I also recommend Frank Trentmann’s Empire of Things: How We Became a World of Consumers from the 15th Century to the 21st. This history reminds us that shopping is and always has been a social activity, online or offline. It also reminds us that branding can be traced back to ancient Egypt and Mesopotamia and that mass consumption is not new (in China and then Europe it preceded factory-style mass production by centuries). Finally, it demonstrates that how this core human activity gets directed depends (as Swift knew) upon a society’s organization and values, not only ‘marketing’ in the B-school sense.

Professor Cespedes is the author of two books available here.

For fiction, Ghachar Ghochar is an incredible (and very short) novel about the predicament of the newly rich. I can’t get that story out of my head whenever I’m in India or China. I’m also hoping to get to Lincoln in the Bardo, because George Saunders is a favorite.

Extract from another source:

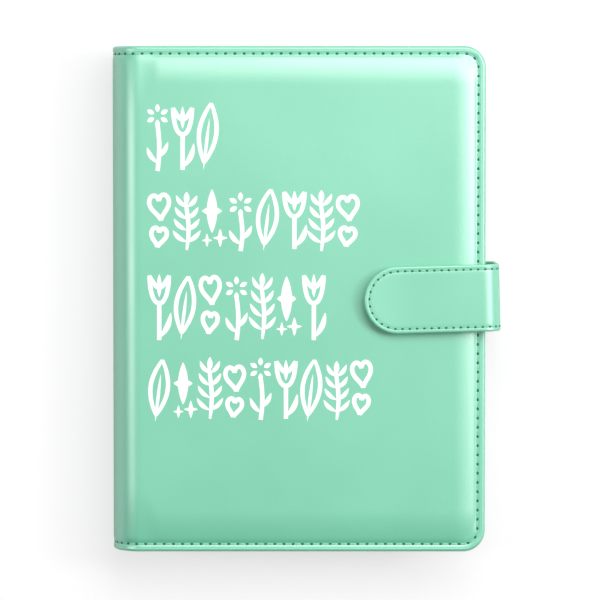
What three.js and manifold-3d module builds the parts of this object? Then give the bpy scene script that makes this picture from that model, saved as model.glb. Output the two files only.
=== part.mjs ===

The Color of Law and Killers of the Flower Moon are great non-fiction pieces that are really sobering. I’m also hoping to try some memoirs, and The Liar’s Club and Theft by Finding are on the top of my list. Finally, HBS has produced some great authors, and I’m always happy to reacquaint myself with the work of former students, including Gayle Lemmon’s Ashley’s War and Lea Carpenter’s Eleven Days.

Professor Desai's new book, The Wisdom of Finance, is available here.

If you’re looking for an inspiring book about an incredible academic working toward equality, you’ll enjoy Myra Strober’s Sharing the Work: What My Family and Career Taught Me about Breaking Through (and Holding the Door Open for Others). In detailing her own experiences through academia -- as someone who earned her PhD in economics from MIT in 1969 -- she reminds the readers of today how far women in academia have come, yet how far we still have to go.

In the midst of this very turbulent moment in history, I have been reading about the Civil War, another volatile, divisive period of American history. This summer, I focused on the battle of Gettysburg (July 1-3, 1863) and its momentous consequences. Michael Shaara’s Pulitzer-prize-winning novel, Killer Angels, is a spellbinding account of the three-day battle that is based on actual events. It paints an unforgettable picture of some of the men who fought there: why they fought, what they thought about the men on the other side of the conflict, and the bonds that united men in both blue and gray. Reading about the battle pulled me back to President Abraham Lincoln’s reaction to this clash, and how his response shaped what ultimately became the Gettysburg Address (November 19, 1863). Garry Wills’s Lincoln at Gettysburg is a fascinating analysis of the famous speech and why it continues to mean so much to so many Americans. Another compelling book about Lincoln at Gettysburg that November day and the history of the speech after he gave it is Gabor Boritt’s The Gettysburg Gospel: The Lincoln Speech Nobody Knows.

Professor Koehn's several books, including her new book Forged in Crisis, are available here.

I am re-reading The Boys in the Boat by Daniel Brown. It reminds of the mix of individual drive and coordinated teamwork that leads some to succeed, undeterred by the world's chaos flooding around them. I'm also reading The Hidden Half of Nature by David Montgomery and Anne Bilke. It reminds me of how intimately we are linked to and co-evolved with the microbial web of life that surrounds us.